Since last spring, expectations of Fed tapering have ignited capital outflows from many emerging markets. The adjustment process has mostly been orderly and the Fed’s September decision to delay tapering has eased outflow pressure. However, India and Indonesia have seen more concerted pressure.
This tightening in external funding conditions is expected to weigh on growth in emerging Asia. In addition, domestic structural impediments, such as supply bottlenecks in India and declining returns to investment in China, will also be a drag. But, counteracting forces include a stronger growth outlook for advanced markets, weaker currencies, and robust domestic demand.
These general trends, however, mask considerable heterogeneity across the region:
In China, growth is projected to decelerate to 7.6 percent in 2013 and 7.3 percent in 2014 as structural forces move China steadily onto a lower growth path. In India, the fallout from recent financial stress has led to a lower growth forecast. In Indonesia, growth is expected to slow given tighter financing conditions as well as weakening investment, before some stabilization next year. In most other ASEAN economies, growth remains relatively robust.

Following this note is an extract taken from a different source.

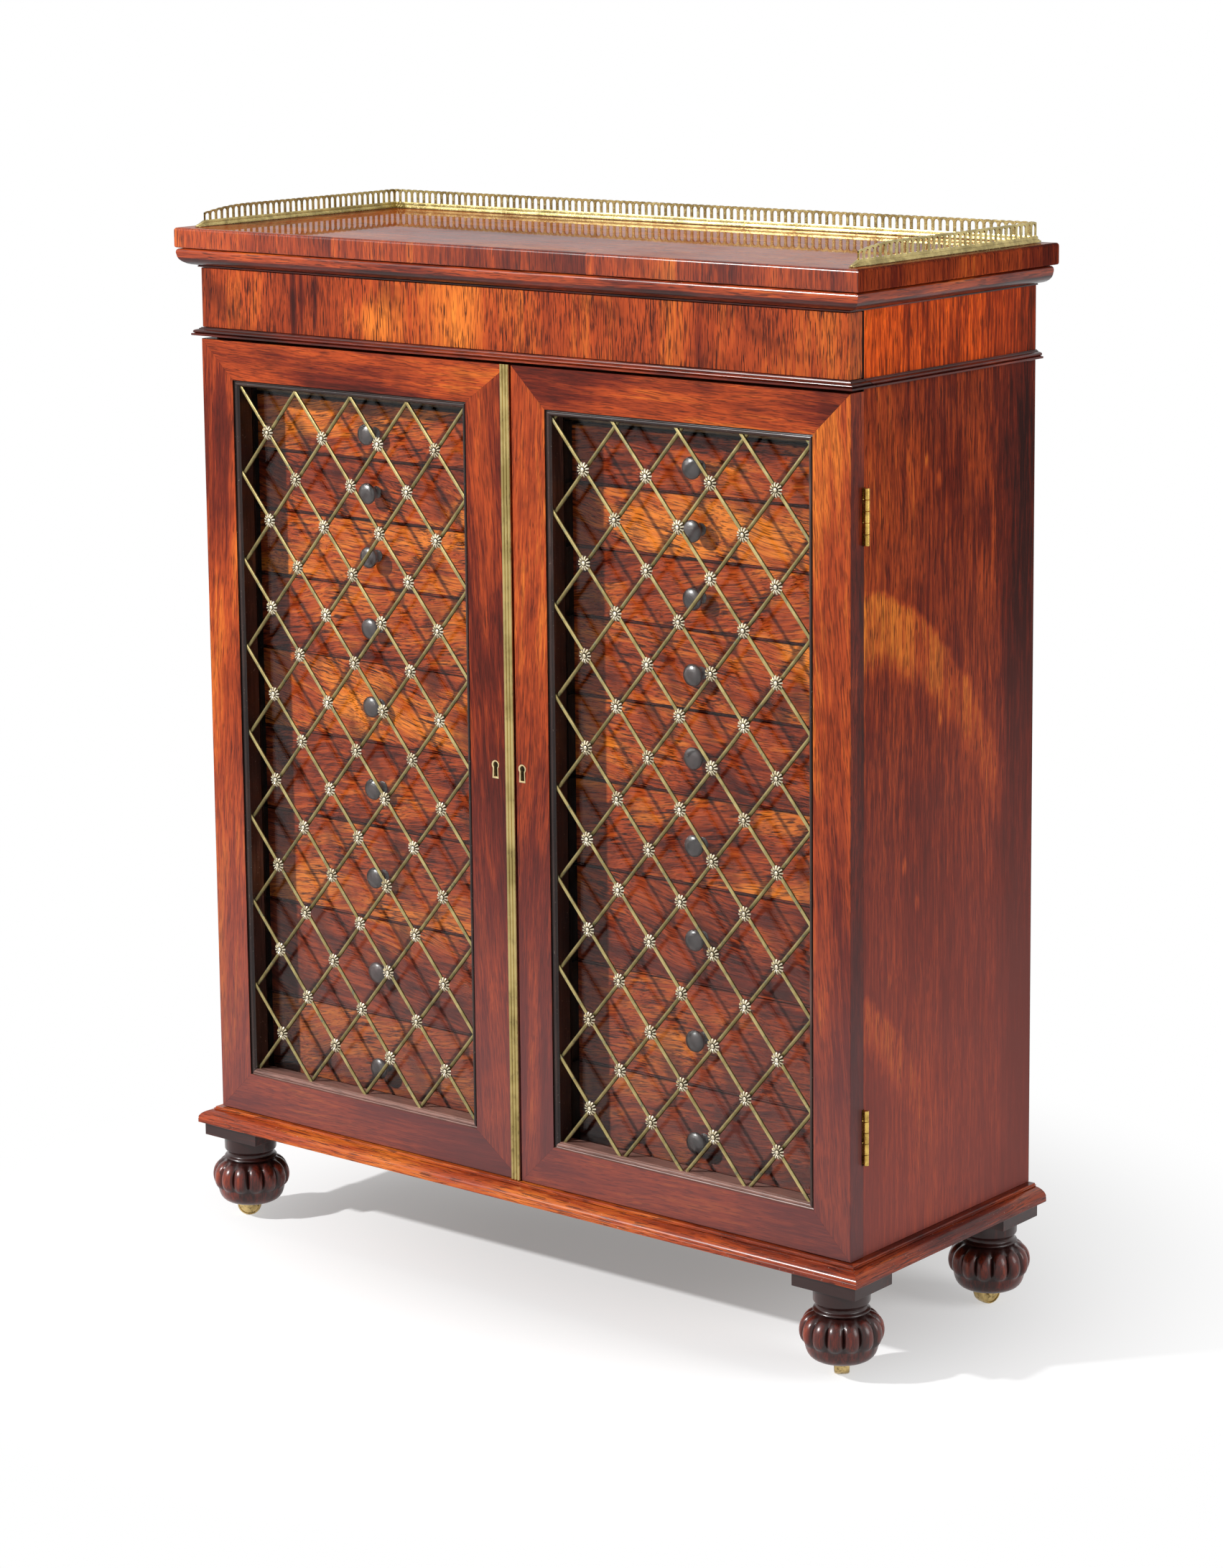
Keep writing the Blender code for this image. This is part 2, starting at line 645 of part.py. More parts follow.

For the most part, low-income economies in Asia have generally been spared from recent volatility. However, in a number of cases, rapid credit growth and external imbalances are of concern. Japan has been a bright spot in the region as Abenomics has reignited the economy and is starting to lift the country out of chronic deflation. The IMF expects some slowdown in 2014 as a result of the introduction of the consumption tax, but still healthy underlying growth. The IMF's latest Japan forecast of 1.2 percent for 2014 does not yet include the effects from new stimulus announced on October 2.
There are considerable risks to the outlook. A faster than expected tightening of global funding conditions could substantially affect Asia, with a larger impact on economies with weaker fundamentals and higher exposures. Uncertainty in global markets is also a risk for Abenomics as it could undermine confidence and slow the recovery and the exit from deflation.
The tighter and more uncertain global financial environment has strengthened the need for coherent macro-economic frameworks that are clear, credible, and well communicated. Flexible currencies should be viewed as a principal line of defense in the event of renewed capital outflows, alongside guarded use of FX intervention to smooth volatility and ensure orderly market functioning.
On the monetary side, current accommodative monetary stances provide some insurance against downside risks in economies with subdued inflation and slowing activity. But where inflationary pressures are already elevated and there is reliance on foreign inflows - such as India and Indonesia - or where credit growth has been overly expansionary - as in Mongolia and Laos - monetary policy will likely need to be further tightened.
On the fiscal front, for most countries, a moderate pace of consolidation is warranted to rebuild fiscal space. Should growth disappoint, there is generally scope to allow automatic stabilizers to operate or even provide fiscal support.
In China, slowing the growth of credit, especially in the shadow banking sector, is a priority. Another priority is to advance financial reforms in order to prevent a further buildup of risks, foster a more efficient allocation of investment, and boost household capital income. Strengthening the management, transparency, and overall governance framework of local government finances would help contain fiscal risks.
In Japan, inflation and inflation expectations have started to rise. These are good signs, and the IMF currently does not see a need for further monetary easing.
Rather, the priority now is to advance growth reforms. For Abenomics to work, Japan’s long-term economic problems need to be tackled. Discussions have been underway for some time on a new growth strategy, including labor market reform, deregulation, and efforts to revamp the services and agricultural sectors. The IMF believes that these are all key areas, but there is now a premium on concrete action. It is hoped that the current special session in the Diet will deliver tangible results to keep the current economic momentum going. On the fiscal front, reforms need to continue given the large stock of public debt. Raising the consumption tax rate in 2014 has been the right decision given the strong recovery; as a next step the government should outline a more specific fiscal plan to explain how it will achieve its goal of a declining public debt-to-GDP ratio by 2020. In this regard, the second stage of the consumption tax increase in late 2015 and maintaining a uniform rate are important next milestones. But based on IMF calculations, additional fiscal savings of around 5 percent of GDP are needed beyond 2015 to bring down debt. The measures to achieve these savings should now be identified in broad terms.
The medium term and conclusion
In terms of structural reforms, Japan has been a forerunner in Asia in many respects: it has and still is an incredibly dynamic economy but also faced many headwinds, especially from aging and other structural impediments to growth. As Asia’s growth slows down, there are constraints on further macroeconomic policy support for growth.
With investors increasingly discriminating across countries according to their fundamentals, the case for structural reforms is becoming ever clearer. They are needed to boost productivity growth and thereby re-energize growth in Asia. And, as the past few months have shown, reforms can further build the strong fundamentals that enable some countries to weather turbulence better than others. So now is the time for decisive progress on this front.
In conclusion, despite the more complex global context, the IMF remains cautiously optimistic about the region’s ability to navigate smoothly and to put in place the right policy mix to tackle short-term challenges and support long-term growth.
Japan has an important role to play. It can help the region through overseas investment and lending, as we have seen this year. But Japan can also contribute to faster regional growth over the long haul through strengthening its domestic economy, which would create new demand and opportunities for trading partners and investors.